64th ISI World Statistics Congress

64th ISI World Statistics Congress

Flexible clustering for asymmetric data via mixtures of unrestricted skew normal factor analyzers

Conference

64th ISI World Statistics Congress

Format: IPS Paper

Keywords: cluster, factoranalysis, maximum likelihood, missing-data, mixture-model, skewness

Session: IPS 92 - Innovative Nonregular Approaches to Statistical Modelling for Complex Data

Tuesday 18 July 2 p.m. - 3:40 p.m. (Canada/Eastern)

Abstract

Mixtures of factor analyzers (MFA) based on the restricted skew normal distribution (rMSN) has been shown to be a flexible tool to handle asymmetrical high-dimensional data with heterogeneity. However, the rMSN distribution is oft-criticized a lack of sufficient ability to accommodate potential skewness arisen from more than one feature space. This paper presents an alternative extension of MFA by assuming the unrestricted skew normal (uMSN) distribution for the component factors.

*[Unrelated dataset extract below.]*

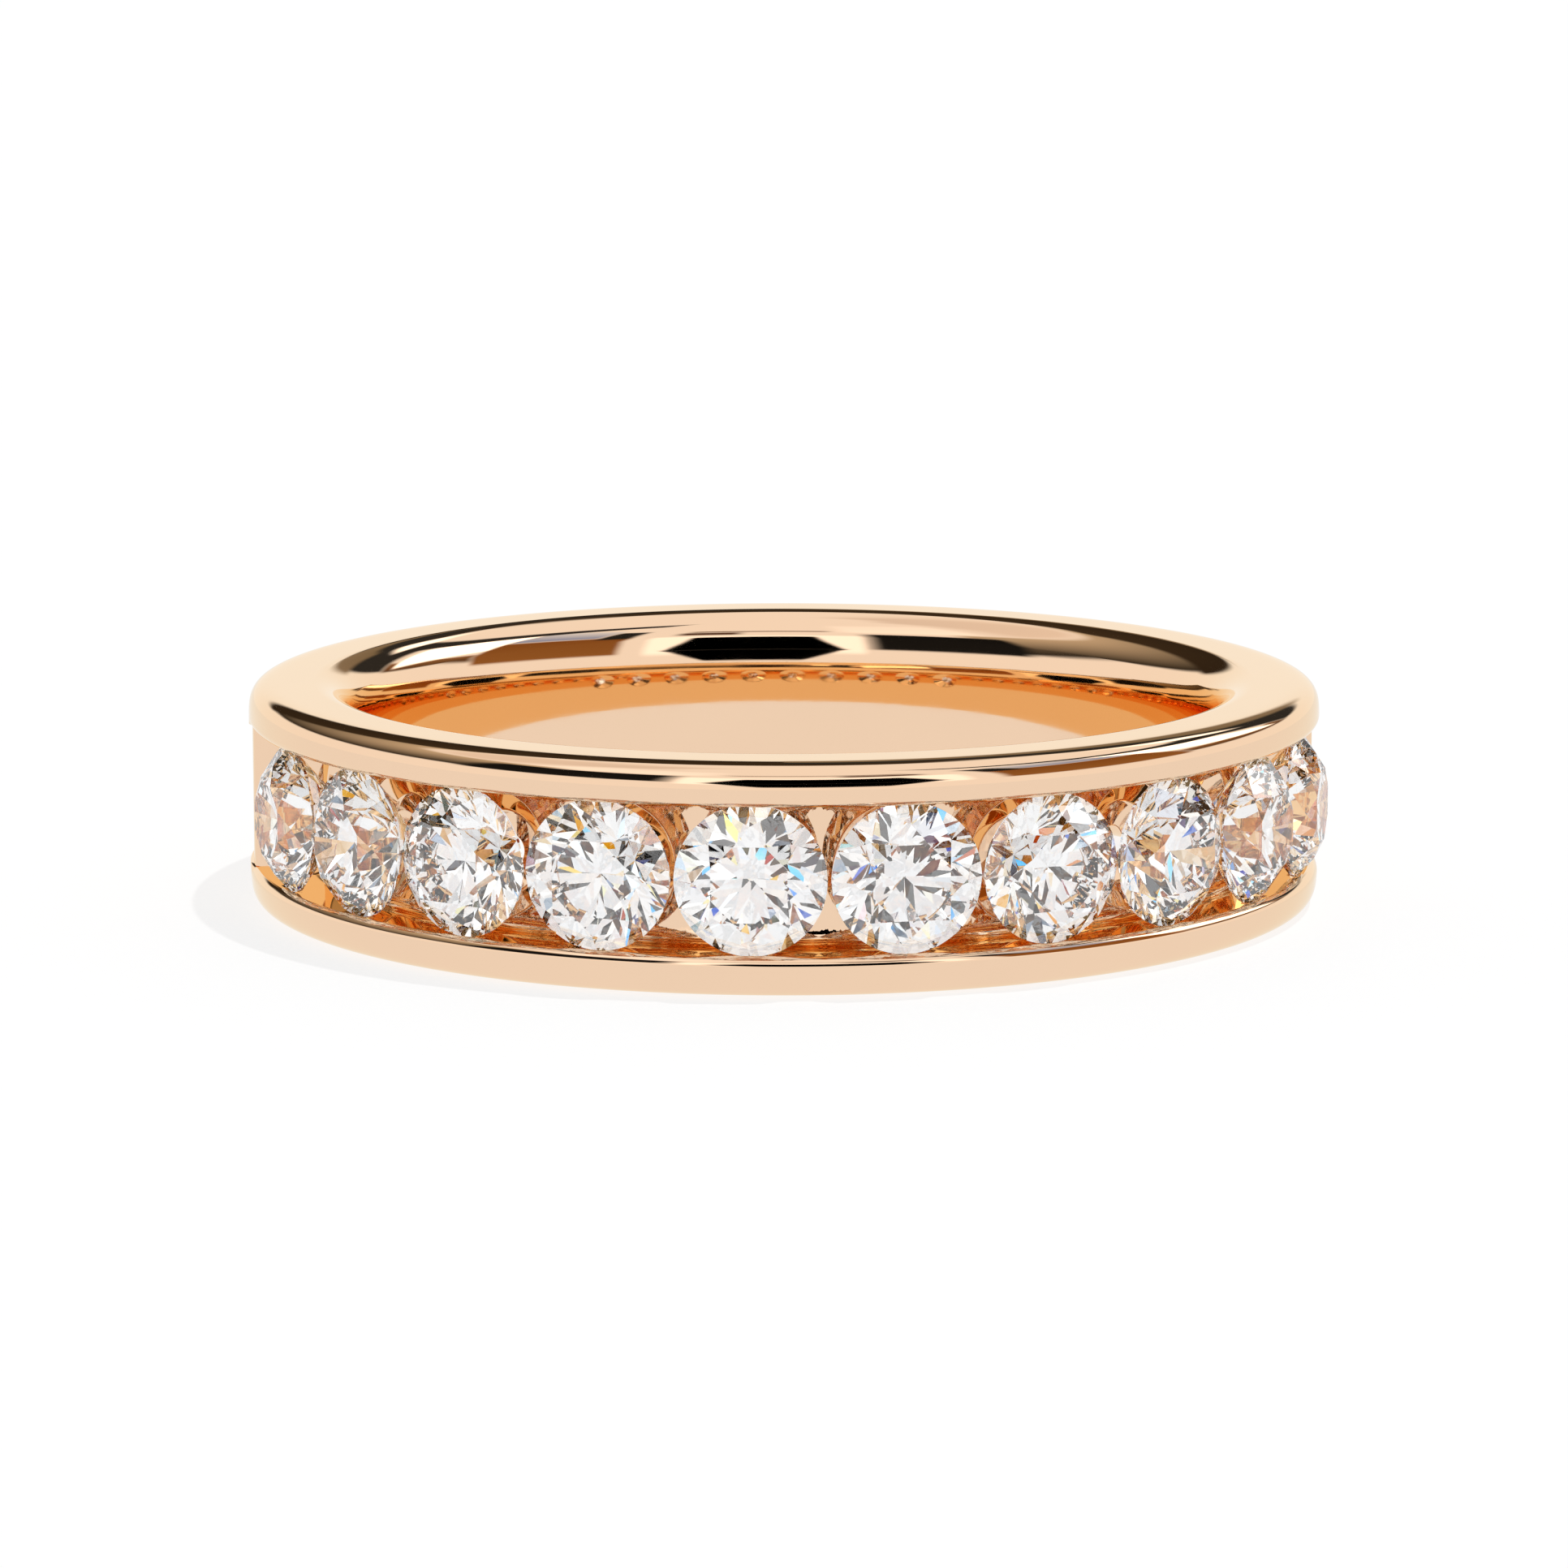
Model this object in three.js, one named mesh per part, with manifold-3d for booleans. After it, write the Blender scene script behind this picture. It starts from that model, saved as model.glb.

In particular, the proposed mixtures of unrestricted skew normal factor analyzers (MuSNFA) can simultaneously capture multiple directions of skewness and deal with the occurrence of missing values or nonresponses. Under the missing at random (MAR) mechanism, we develop a computationally feasible expectation conditional maximization (ECM) algorithm for computing the maximum likelihood estimates of model parameters. Practical aspects related to model-based clustering, prediction of factor scores and missing values are also discussed. The utility of the proposed methodology is illustrated with the analysis of simulated data and the Pima Indian women diabetes data containing genuine missing values.